UPS’s Q4 hit by high operating costs over the Holiday Season


UPS has announced that company earnings for 2014 were lower than previous guidance, primarily due to the underperformance of the US Domestic segment over the holiday season. While package volume and revenue results were in line with expectations, operating profit was negatively impacted by higher than expected peak-related expenses.

Full-year 2014 adjusted diluted earnings per share is expected to be $4.75, up 3.9% over 2013 adjusted diluted earnings per share of $4.57. However on a GAAP basis, full-year 2014 diluted earnings are expected to be approximately $3.28 per share, compared to $4.61 in 2013. 

“Clearly, our financial performance during the quarter was disappointing,” said David Abney, UPS Chief Executive Officer. “UPS invested heavily to ensure we would provide excellent service during peak when deliveries more than double. Though customers enjoyed high quality service, it came at a cost to UPS. Going forward, we will reduce operating costs and implement new pricing strategies during peak season.”

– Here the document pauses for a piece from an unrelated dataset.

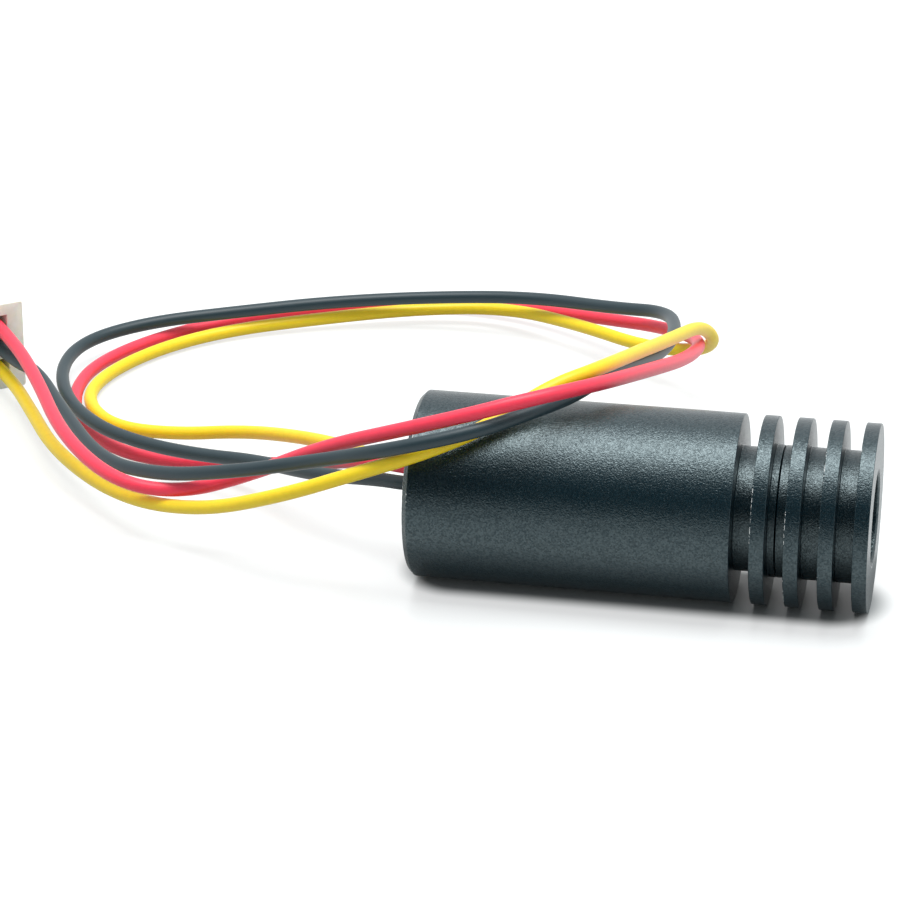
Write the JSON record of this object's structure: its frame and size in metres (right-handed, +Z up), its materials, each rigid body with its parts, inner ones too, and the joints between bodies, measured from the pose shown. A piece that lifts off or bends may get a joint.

Peak plans were designed to provide high quality service for volume surges. The extra capacity was deemed necessary to process the extreme spike in package volume on Cyber Monday and peak day, December 22. However, demand was less than expected on other days. This resulted in a sub-optimized network during peak season. A decline in productivity, increased contract carrier rates, as well as costs associated with overtime and training hours contributed to the excess cost. In addition, the network was somewhat disrupted by volume fluctuations caused by the West Coast port dispute.

“The rapid expansion of e-commerce has created a complex operating environment during peak season,” said Kurt Kuehn, UPS Chief Financial Officer. “UPS is in the early stages of a multi-year initiative to adapt our operations to these market challenges. We are making progress, but this quarter reflects that more work needs to be done.”

International adjusted operating profit was also below expectations, primarily due to non-recurring charges and negative currency comparisons. Meanwhile, the Supply Chain and Freight segment performed in line with guidance.